With this, the operator ignores the redis pod that stays in Terminating and configures the new sentinel properly.

If anyone is interested I can do the PR but I need help with the tests.

Mortega5 commented 1 year ago

I have tried this solution, and it seems to work correctly.

More specifically, I added this condition inside the loop of the SetMasterOnAll method of heal.go:

if pod.Status.Phase != v1.PodRunning || pod.DeletionTimestamp != nil {
r.logger.WithField("redisfailover", rf.ObjectMeta.Name).WithField("namespace", rf.ObjectMeta.Namespace).Warnf("Ignoring pod %s because it is not healthy", pod.Name)
  continue
}

I have tested it in my cluster and it has worked.

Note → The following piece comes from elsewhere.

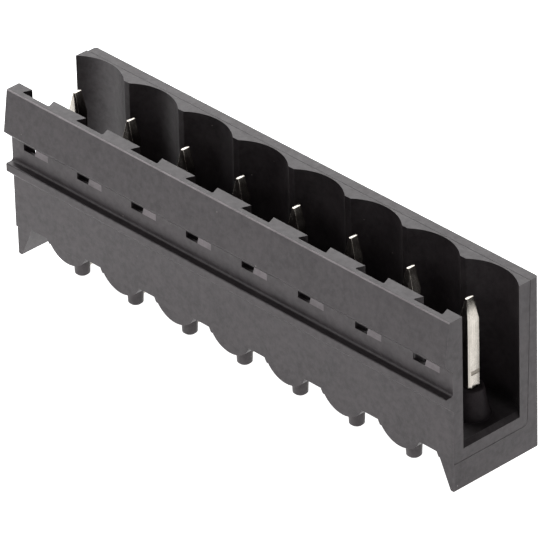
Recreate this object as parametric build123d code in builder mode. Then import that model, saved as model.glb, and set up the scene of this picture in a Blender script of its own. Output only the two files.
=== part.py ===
from build123d import *
import os

# Eight-pole pin header for a plug-in terminal block, standing upright on a circuit board.
# X runs along the contact row, +Y is the closed back, -Y the latching front, +Z the plug side.
# The origin is the middle of the contact row on the seating plane of the board.

# Contact row
pitch = 5.08
poles = 8

# Heights over the board
housing_height = 12.4
floor_top = 3.2
floor_thickness = 0.8
floor_end_slope = 0.3  # the channel floor slopes down to the open ends
base_height = 2.08  # top of the base layer that carries the feet

# Depths in front of and behind the contact row
front_depth = 3.72
back_depth = 3.72

# Steps and seam between the two mould halves
base_inset = 0.08
mould_step = 0.05
mould_corner = 0.3
seam_width = 0.08
seam_depth = 0.06
seam_lean = 0.32  # the seam leans in towards the base

# Front lip that the latch of the plug hooks under, and the ledge below it
lip_height = 3.0
lip_reach = 0.65
lip_top_reach = 0.23
latch_gap = 1.7  # between the ledge and the root of the lip
ledge_reach = 0.58
ledge_face = 0.57
ledge_root_round = 0.18
edge_round = 0.08

# Round pockets of the back wall, one behind each contact
pocket_depth = 0.85
pocket_wall = 0.87  # thinnest part of the back wall
back_shell = 0.76  # outer layer of the back wall
nose_width = 0.5  # flat between two pockets
nose_round = 0.12

# Dovetail coding slots in the front wall
slot_depth = 0.65
slot_web = 0.19  # wall left in front of a slot
slot_mouth = 2.03
slot_root = 2.54
slot_sill = 0.52  # from the floor of a slot up to its window
pad_round = 0.16
root_round = 0.08

# Windows under the lip, one on each coding slot, each half closed by a tongue that leans back
window_drop = 0.05  # below the root of the lip
window_height = 0.48
window_width = 2.3
tongue_width = 1.26
tongue_lean = 0.15

# Contact bosses on the channel floor
boss_height = 2.0
boss_base = 2.52
boss_top = 1.76
boss_flare = 0.08
boss_rim = 0.07

# Feet, scalloped skirts and stand-off pegs under the floor
foot_root = 1.5
foot_tip = 0.38
foot_round = 0.1
skirt_thickness = 0.6
lobe_radius = 2.0
lobe_bottom = 1.22
peg_root = 1.24
peg_tip = 1.0
peg_gap = 0.1  # between a peg and the front skirt
peg_rim = 0.12
back_edge_round = 0.2

# Contact pins
pin_width = 1.0
pin_corner = 0.17
pin_recess = 0.9  # from the point of a pin up to the rim of the housing
point_height = 1.4
point_width = 0.2
point_depth = 0.62
point_corner = 0.05
tail_length = 1.5
tail_lead = 0.15
pin_clearance = 0.01  # between a pin and its seat in the housing
stamp_rise = 1.0  # from the top of a boss up to the stamped band
stamp_height = 0.28
stamp_depth = 0.03

cut_margin = 1.0  # how far a cut runs past the faces that it opens

# The open ends cut through the housing where the outer pockets end
row_span = pitch * (poles - 1)
pocket_reach = (pitch - nose_width) / 2
length = row_span + 2 * pocket_reach

# Depths that follow: the slots and the pockets leave their own walls standing
channel_front = front_depth - slot_web - slot_depth
channel_back = back_depth - pocket_wall - pocket_depth
pocket_radius = (pocket_reach**2 + pocket_depth**2) / (2 * pocket_depth)
shell_face = back_depth - back_shell
shell_foot = shell_face - seam_lean
skirt_gap = front_depth + back_depth - 2 * skirt_thickness
peg_setback = skirt_thickness + peg_gap + peg_root / 2

# Heights that follow: the latch hangs from the rim, the contacts stand on the floor
floor_bottom = floor_top - floor_thickness
lip_bottom = housing_height - lip_height
lip_root = lip_bottom - lip_reach
ledge_top = lip_root - latch_gap
ledge_bottom = ledge_top - ledge_face
window_top = lip_root - window_drop
window_bottom = window_top - window_height
slot_floor = window_bottom - slot_sill
pin_top = housing_height - pin_recess
stamp_bottom = floor_top + boss_height + stamp_rise
seat_width = pin_width + 2 * pin_clearance

# Hollow under the floor, seen from the front: it narrows upwards between the slanted feet
arch = [
    (-length / 2 + foot_tip, 0),
    (-length / 2 + foot_root, floor_bottom),
    (length / 2 - foot_root, floor_bottom),
    (length / 2 - foot_tip, 0),
]

# Tongue that closes half of a window
with BuildPart() as tongue:
    with BuildSketch(Plane.YZ.offset(window_width / 2 - tongue_width)):
        with BuildLine():
            Polyline(
                (-front_depth + slot_web, window_bottom),
                (-front_depth, window_bottom),
                (-front_depth + tongue_lean, window_top),
                (-front_depth + slot_web, window_top),
                close=True,
            )
        make_face()
    extrude(amount=tongue_width)

# Housing
with BuildPart() as housing:
    # upper mould half: front wall with lip and ledge, and the inner layer of the back wall
    with BuildSketch(Plane.YZ.offset(-length / 2)) as upper_profile:
        with BuildLine():
            Polyline(
                (shell_foot, base_height),
                (-front_depth, base_height),
                (-front_depth, ledge_bottom - ledge_reach),
                (-front_depth - ledge_reach, ledge_bottom),
                (-front_depth - ledge_reach, ledge_top),
                (-front_depth, ledge_top),
                (-front_depth, lip_root),
                (-front_depth - lip_reach, lip_bottom),
                (-front_depth - lip_top_reach, housing_height),
                (shell_face, housing_height),
                close=True,
            )
        make_face()
        foot_corners = upper_profile.vertices().group_by(Axis.Y)[0]
        fillet(foot_corners.sort_by(Axis.X)[-1], radius=mould_corner)
        ledge_corners = upper_profile.vertices().filter_by_position(Axis.Y, ledge_top, ledge_top)
        fillet(ledge_corners.sort_by(Axis.X)[-1], radius=ledge_root_round)
        proud_corners = upper_profile.vertices().group_by(Axis.X)
        fillet(proud_corners[0] + proud_corners[1] + proud_corners[2], radius=edge_round)
    extrude(amount=length)

    # lower mould half: base layer and back shell, a hair smaller all round
    with BuildSketch(Plane.YZ.offset(-length / 2 + mould_step)) as lower_profile:
        with BuildLine():
            Polyline(
                (back_depth, 0),
                (-front_depth + base_inset, 0),
                (-front_depth + base_inset, base_height - seam_width),
                (shell_foot + seam_width, base_height - seam_width),
                (shell_face + seam_width, housing_height - mould_step),
                (back_depth, housing_height - mould_step),
                close=True,
            )
        make_face()
        seam_corners = lower_profile.vertices().group_by(Axis.Y)[1]
        fillet(seam_corners.sort_by(Axis.X)[-1], radius=mould_corner + seam_width)
    extrude(amount=length - 2 * mould_step)

    # filling behind the fine seam between the two halves
    with BuildSketch(Plane.YZ.offset(-length / 2 + mould_step + seam_depth)):
        with BuildLine():
            Polyline(
                (-front_depth + base_inset, 0),
                (-front_depth + base_inset, housing_height - mould_step - seam_depth),
                (back_depth, housing_height - mould_step - seam_depth),
                (back_depth, 0),
                close=True,
            )
        make_face()
    extrude(amount=length - 2 * mould_step - 2 * seam_depth)
    fillet(housing.edges().filter_by(Axis.Z).group_by(Axis.Y)[-1], radius=back_edge_round)

    # plug channel with its round pockets, open at the top and at both ends
    with BuildSketch(Plane.XY.offset(floor_top)) as channel:
        with Locations((0, channel_back + pocket_depth - pocket_radius)):
            with GridLocations(pitch, 1, poles, 1):
                Circle(pocket_radius)
        with Locations((0, channel_back)):
            Rectangle(length + cut_margin, 2 * channel_back, mode=Mode.INTERSECT)
        with Locations((0, (channel_back - channel_front) / 2)):
            Rectangle(length + cut_margin, channel_back + channel_front)
        nose_corners = channel.vertices().group_by(Axis.Y)[-1].sort_by(Axis.X)
        fillet(nose_corners[2:-2], radius=nose_round)
    extrude(amount=housing_height, mode=Mode.SUBTRACT)
    floor_ends = housing.edges(Select.LAST).filter_by(Axis.Y).group_by(Axis.Z)[0]
    chamfer(floor_ends, length=floor_end_slope)

    # dovetail coding slots, wider at the root than at the mouth
    with BuildSketch(Plane.XY.offset(slot_floor)) as slots:
        with Locations((0, -channel_front + pad_round)):
            Rectangle(length + cut_margin, 2 * pad_round)
        with GridLocations(pitch, 1, poles, 1):
            Polygon(
                (-slot_mouth / 2, -channel_front),
                (slot_mouth / 2, -channel_front),
                (slot_root / 2, -channel_front - slot_depth),
                (-slot_root / 2, -channel_front - slot_depth),
                align=None,
            )
        corner_rows = slots.vertices().group_by(Axis.Y)
        fillet(corner_rows[0], radius=root_round)
        fillet(corner_rows[1].sort_by(Axis.X)[1:-1], radius=pad_round)
    extrude(amount=housing_height, mode=Mode.SUBTRACT)

    # windows through the web in front of the slots, with their tongues
    with BuildSketch(Plane.XZ.offset(front_depth)):
        with Locations((0, window_bottom + window_height / 2)):
            with GridLocations(pitch, 1, poles, 1):
                Rectangle(window_width, window_height)
    extrude(amount=-2 * slot_web, mode=Mode.SUBTRACT)
    with GridLocations(pitch, 1, poles, 1):
        add(tongue.part)

    # scalloped skirts: the arch between the feet, less one round lobe between each two poles
    with BuildSketch(Plane.XZ):
        Polygon(*arch, align=None)
        with Locations((0, lobe_bottom + lobe_radius)):
            with GridLocations(pitch, 1, poles - 1, 1):
                Circle(lobe_radius, mode=Mode.SUBTRACT)
    extrude(amount=front_depth + back_depth, both=True, mode=Mode.SUBTRACT)

    # hollow between the front and the back skirt
    with BuildSketch(Plane.XZ.offset(front_depth - skirt_thickness)):
        Polygon(*arch, align=None)
    extrude(amount=-skirt_gap, mode=Mode.SUBTRACT)
    fillet(housing.edges().filter_by(Axis.Y).group_by(Axis.Z)[0], radius=foot_round)

    # stand-off pegs between the poles
    with Locations((0, -front_depth + peg_setback, 0)):
        with GridLocations(pitch, 1, poles - 1, 1):
            Cone(peg_tip / 2, peg_root / 2, floor_bottom, align=(Align.CENTER, Align.CENTER, Align.MIN))
    peg_rims = housing.edges(Select.LAST).filter_by(GeomType.CIRCLE).group_by(Axis.Z)
    chamfer(peg_rims[0], length=peg_rim)

    # conical bosses that hold the contacts
    with Locations((0, 0, floor_top)):
        with GridLocations(pitch, 1, poles, 1):
            Cone(boss_base / 2, boss_top / 2, boss_height, align=(Align.CENTER, Align.CENTER, Align.MIN))
    boss_rims = housing.edges(Select.LAST).filter_by(GeomType.CIRCLE).group_by(Axis.Z)
    chamfer(boss_rims[0], length=boss_flare)
    chamfer(boss_rims[-1], length=boss_rim)

    # seats of the contacts, through the floor and the bosses
    with BuildSketch(Plane.XY.offset(floor_bottom)) as seats:
        with GridLocations(pitch, 1, poles, 1):
            Rectangle(seat_width, seat_width)
        chamfer(seats.vertices(), length=pin_corner)
    extrude(amount=floor_thickness + boss_height, mode=Mode.SUBTRACT)

# Contact: square pin with broken corners, a wedge point for the plug and a short solder tail
with BuildPart() as contact:
    with BuildSketch(Plane.XY.offset(-tail_length)) as section:
        Rectangle(pin_width, pin_width)
        chamfer(section.vertices(), length=pin_corner)
    extrude(amount=tail_length + pin_top - point_height)
    chamfer(contact.edges().group_by(Axis.Z)[0], length=tail_lead)
    with BuildSketch(Plane.XY.offset(pin_top)) as point:
        Rectangle(point_width, point_depth)
        chamfer(point.vertices(), length=point_corner)
    loft([contact.faces().sort_by(Axis.Z)[-1], point.sketch.face()], ruled=True)

    # stamped band across both side faces
    with Locations((0, 0, stamp_bottom)):
        with GridLocations(pin_width, 1, 2, 1):
            Box(
                2 * stamp_depth,
                pin_width,
                stamp_height,
                align=(Align.CENTER, Align.CENTER, Align.MIN),
                mode=Mode.SUBTRACT,
            )

os.makedirs("parts", exist_ok=True)
housing.part.label = "housing"
export_step(housing.part, "parts/housing.step")
for index in range(poles):
    with BuildPart() as contact_pin:
        with Locations((pitch * index - row_span / 2, 0, 0)):
            add(contact.part)
    contact_pin.part.label = f"contact_pin_{index + 1}"
    export_step(contact_pin.part, f"parts/contact_pin_{index + 1}.step")
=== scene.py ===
import bpy
import math
from mathutils import Matrix, Vector


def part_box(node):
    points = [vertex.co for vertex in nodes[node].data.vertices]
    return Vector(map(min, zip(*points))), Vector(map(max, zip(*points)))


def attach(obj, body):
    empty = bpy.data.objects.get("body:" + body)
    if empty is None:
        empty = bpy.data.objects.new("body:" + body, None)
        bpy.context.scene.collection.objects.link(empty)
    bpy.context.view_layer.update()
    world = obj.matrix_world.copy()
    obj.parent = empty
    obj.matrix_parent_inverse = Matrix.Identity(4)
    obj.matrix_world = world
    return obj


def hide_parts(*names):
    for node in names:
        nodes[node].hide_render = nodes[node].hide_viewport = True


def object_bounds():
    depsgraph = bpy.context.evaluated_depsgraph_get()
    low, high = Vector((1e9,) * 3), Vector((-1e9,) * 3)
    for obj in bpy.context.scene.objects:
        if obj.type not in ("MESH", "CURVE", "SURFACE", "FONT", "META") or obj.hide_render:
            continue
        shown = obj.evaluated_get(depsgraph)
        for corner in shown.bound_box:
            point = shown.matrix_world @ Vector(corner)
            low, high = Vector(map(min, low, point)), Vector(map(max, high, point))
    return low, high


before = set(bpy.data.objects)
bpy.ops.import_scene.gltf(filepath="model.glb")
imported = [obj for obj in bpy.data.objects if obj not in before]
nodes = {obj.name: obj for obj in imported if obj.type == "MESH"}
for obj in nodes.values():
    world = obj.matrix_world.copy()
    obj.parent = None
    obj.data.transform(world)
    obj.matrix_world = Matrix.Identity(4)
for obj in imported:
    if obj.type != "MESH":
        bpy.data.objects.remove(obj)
cadLow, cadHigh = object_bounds()
contactNames = sorted(name for name in nodes if name != "housing")
bpy.ops.object.select_all(action="DESELECT")
print("frame loaded:", len(nodes), "solids")

mm = 0.001  # the scene is in metres


def linearColour(hexColour):
    # sRGB hex to the linear colour that the shaders use
    channels = [int(hexColour[start:start + 2], 16) / 255 for start in (1, 3, 5)]
    return [c / 12.92 if c <= 0.04045 else ((c + 0.055) / 1.055) ** 2.4 for c in channels] + [1.0]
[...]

github-actions[bot] commented 1 year ago

This issue is stale because it has been open for 45 days with no activity.

github-actions[bot] commented 1 year ago

This issue was closed because it has been inactive for 14 days since being marked as stale.

emahdij commented 1 year ago

I have the same issue, is there any progress?

vramperez commented 1 year ago

No official response, and this issue was closed due to inactivity, although it is not fixed. I have not been able to check if in the last two releases this is fixed, but looking at the changelog, I think not. Can anyone confirm if this issue is still in the latest version?

In my case, we compiled our own image and fixed the bug as I indicated in my previous comment.